Donna: In my opinion, I thought it was kind of an interesting foray into the male psyche, in that it's what they think—and maybe most women don't want to know what they think.
Victoria: It was spot-on. I loved hearing the gritty truth.
So you have friends who manipulate their husbands to get what they want?
Juanita: Absolutely. Of course I've known people like that. I wish I had that life! I'm just kidding.
Renae: One woman gave me the business about not volunteering enough at my kid's school. She drives an $80,000 Range Rover, and her husband is the sole breadwinner, and I thought, "I have to put food on the table. Are you kidding me?" The irony is that her world is so different from mine, she doesn't even understand that that's just completely uncalled-for.
Emily: It's all about infidelity, not being concerned about morals and standards. I know one situation where the husband is home with the kids, and the wife is out partying with her boyfriend. Or another friend of mine whose husband had a very public business pitfall; after that, every single one of her friends cut her out of the social scene. I've never seen blackballing so horribly in my whole life.
What's your take on the stay-at-home wife life?
Renae: Well, with women who have their husbands on a short leash, you feel bad for them, because ultimately, that's not love. All that is, is a business deal.
Victoria: I think it's fuckin' fabulous. But I don't have children. Stay at home, take care of yourself, take care of your man, be a good person in the world and have a blast.
Juanita: I've been a stay-at-home wife. But I was always chairing events and raising money. I think [the authors] are talking about people who may not have been as engaged with the community.
Emily: I know one woman who doesn't work but has one child and a full-time nanny. What is she doing? It's not a joke. It's a joke because it's so ridiculous, but it's factual.

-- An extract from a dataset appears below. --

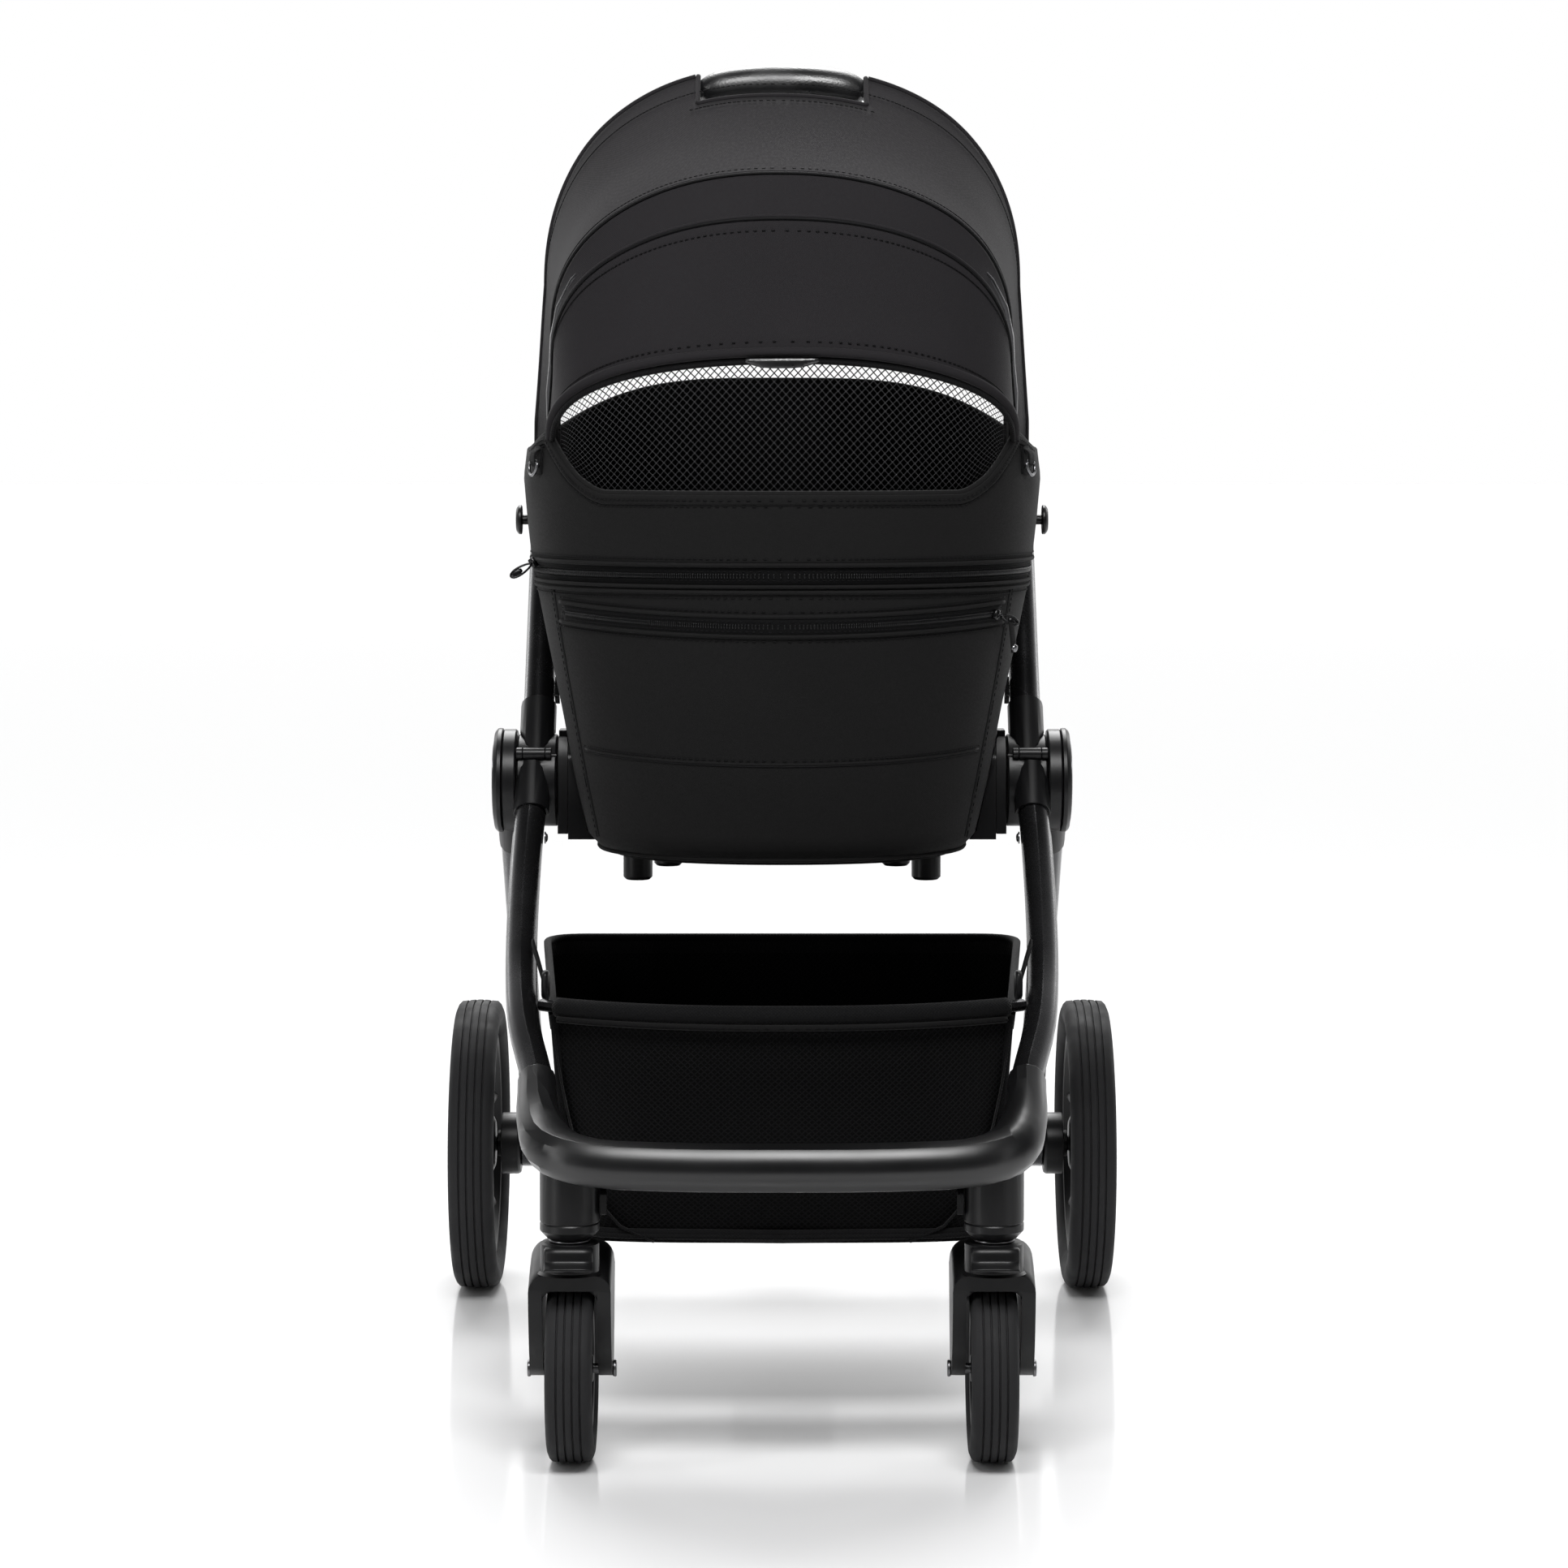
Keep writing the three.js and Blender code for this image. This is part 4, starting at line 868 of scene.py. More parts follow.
def around_tub(z, count):
    """Places right around the tub, evenly spaced in distance, at one height."""
    turns = np.linspace(0.0, 2 * math.pi, 721)
    line = np.array([tub_point(t, z) for t in turns])
    run = np.concatenate([[0], np.linalg.norm(np.diff(line, axis=0), axis=1).cumsum()])
    at = np.linspace(0, run[-1], count + 1)
    return [(float(t), z) for t in np.interp(at, run, turns)[:-1]]


def tub_skin(name, heights, inset, look, lining=False):
    """One storey of the tub's cloth. heights(turn) gives the heights of its rows."""
    turns = [t for t, _ in around_tub(MAIN_ZIP, 200)]
    columns = [[tub_point(t, z, inset) for z in heights(t)] for t in turns]
    rows = [list(row) for row in zip(*columns)]
    made = finished(name, grid_mesh(name, rows, closed=True), look, None)
    thicken(made, 0.0022, lining)
    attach(made, "carrier")
    return made


def thicken(made, thickness, turned_in=False, inner=None):
    """Gives cloth its thickness, on its inner side, with the inner side's own material."""
    solid = made.modifiers.new("thickness", "SOLIDIFY")
    solid.thickness = thickness
    solid.offset = 1 if turned_in else -1
    if inner:
        made.data.materials.append(inner.material)
        solid.material_offset = 1


def carrier_body():
    bottom = TUB_LOW.z
    zip_low, zip_high = MAIN_ZIP - ZIP_HALF, MAIN_ZIP + ZIP_HALF
    low_rows = [bottom + h for h in (0.0006, 0.002, 0.004, 0.008, 0.015, 0.024)]
    low_rows += list(np.linspace(bottom + 0.034, zip_low, 26))

    def lower_heights(_):
        return low_rows

    def band_heights(turn):
        return np.linspace(zip_high, rim_height(turn), 16)

    def lining_heights(turn):
        upper = np.linspace(bottom + 0.04, rim_height(turn) - 0.001, 26)
        return [bottom + 0.014, bottom + 0.02, *upper]

    lower = tub_skin("carrier_body_lower", lower_heights, 0.0, CLOTH)
    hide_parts("carrier_tub")
    tub_skin("carrier_body_band", band_heights, 0.0, CLOTH)
    tub_skin("carrier_lining", lining_heights, 0.0044, LINING, True)


def carrier_floor():
    """The cloth under the tub, drawn in to the base plate, and the board's cloth inside."""
    for name, z, look, slot in (
        ("carrier_underside", TUB_LOW.z + 0.0004, CLOTH_SOLID, "cloth"),
        ("carrier_floor_lining", low("carrier_pad").z - 0.0012, LINING, "lining"),
    ):
        height = max(z, TUB_LOW.z + 0.0008)
        ring = [tub_point(t, height, 0.001) for t, _ in around_tub(MAIN_ZIP, 120)]
        rows = [
            [Vector((p.x * share, PIVOT.y + (p.y - PIVOT.y) * share, z)) for p in ring]
            for share in (1, 0.98, 0.9, 0.7, 0.45, 0.2, 0.01)
        ]
        made = finished(name, grid_mesh(name, rows, closed=True), look, "carrier")
        thicken(made, 0.0015)
        flat, area = flat_size([row + row[:1] for row in rows])


def zip_coil(name, path, ups, half_long, half_thick, lift=0.0, closed=False):
    """The teeth of a zip, one each pitch across its path."""
    teeth = beads(path, ups, 0.0017, half_long, half_thick, True, lift, closed)
    finished(name, beads_mesh(name, [teeth]), PLASTIC_FINE, "carrier")


def piping(name, places, radius, out, closed=False):
    points, ups = on_tub(places, out)
    strip(name, points, ups, round_section(radius, 8), CLOTH, closed=closed)


def main_zip():
    """The zip right around the tub, between a flap's edge above and two pipings below."""
    places = around_tub(MAIN_ZIP, 300)
    points, ups = on_tub(places, -0.0026)
    strip("main_zip_tape", points, ups, band_section(ZIP_HALF * 2, 0.0012), TAPE, closed=True)
    raised, _ = on_tub(places, -0.0006)
    zip_coil("main_zip_coil", raised, ups, 0.0021, 0.00062, 0.0002, closed=True)
    seams = []
    for shift in (-0.0036, 0.0036):
        line, directions = on_tub([(turn, z + shift) for turn, z in places], -0.0012)
        seams.append(sewn(line, directions, 0.0034, closed=True))
    stitching("main_zip_seams", seams, "carrier")
    for name, shift, radius, out in (
        ("main_zip_flap", ZIP_HALF + 0.0002, 0.0017, 0.0002),
        ("main_zip_piping_upper", -ZIP_HALF + 0.0004, 0.0014, 0.0006),
        ("main_zip_piping_lower", -ZIP_HALF - 0.0042, 0.0016, 0.0004),
    ):
        piping(name, around_tub(MAIN_ZIP + shift, 300), radius, out, closed=True)
    runs = []
    for shift in (ZIP_HALF + 0.005, -ZIP_HALF - 0.0085):
        points, ups = on_tub(around_tub(MAIN_ZIP + shift, 300), 0.0003)
        runs.append(sewn(points, ups, closed=True))
    stitching("main_zip_topstitch", runs, "carrier")


def across_front(half, height, count=90, shift=0.0):
    """Places across the tub's front from -half to half, shift above the height at each x."""
    places = []
    for x in np.linspace(-half, half, count):
        z = height(float(x)) + shift
        places.append((front_turn(float(x), z), z))
    return places


def pocket_height(x):
    return POCKET_ZIP + 0.0075 * (x / POCKET_HALF) ** 2


def pocket():
    """The front pocket's zip, with a raised edge above and below it."""
    places = across_front(POCKET_HALF, pocket_height, 120)
    points, ups = on_tub(places, 0.0009)
    strip("pocket_zip_bed", points, ups, band_section(0.0128, 0.0004), TAPE)
    coil, _ = on_tub(places, 0.0016)
    zip_coil("pocket_zip_coil", coil, ups, 0.0020, 0.00058)
    edge_half = POCKET_HALF + 0.003
    runs = []
    for name, shift in (("pocket_edge_upper", 0.0078), ("pocket_edge_lower", -0.0078)):
        piping(name, across_front(edge_half, pocket_height, 120, shift), 0.0017, 0.0006)
        seam = across_front(edge_half, pocket_height, 120, shift * 1.5)
        runs.append(sewn(*on_tub(seam, 0.0003)))
    for shift in (-0.0040, 0.0040):
        seam = across_front(POCKET_HALF, pocket_height, shift=shift)
        runs.append(sewn(*on_tub(seam, 0.0014), 0.0034))
    stitching("pocket_stitches", runs, "carrier")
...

Are you a member of the multnomah athletic club?
Emily: I'm a lifetime member. It's a huge babysitting facility, and these women go to the MAC club not necessarily to work out but to observe their perceived competition. And then there's MAC's "Family Fun Night." It's supposed to be Romper Room with their kids, but there are kegs there. Ladies are dressed to the nines, and the guys are all in their post-work suits. My stepbrother says it's the best place to meet women.
Juanita: I'm a member there, but I'm the kind of person that I go in and do my workout and get out. Lounging around hasn't been the thing I've done.
is there anything in the book that you recognize in yourself?
Victoria: I manipulate, I'm the queen manipulator. I've always known I was a good salesperson, but I learned I was really good when I managed to present my case to charter a Swan 52 sailboat for $12,000 for a week for me, my stepfather and my mother and myself.
Renae: Oh, no. I'm perfect.
The Great American Stay-At-Home Wives Conspiracy
Donna Mossler, 55, a stay-at-home mom and recently retired Intel exec.
Juanita Howard, 50, a local business owner and former Meier & Frank lingerie model.
Renae Morgavi, 34, a single mother who currently lives in Malibu, Calif., but hails from the 'Couv.
Emily Duden, 37, a workin' gal who grew up in the Dunthorpe 'hood.
Victoria Shimagel-Budihas, 44, stay-at-home wife and the self-described "luckiest person in the world."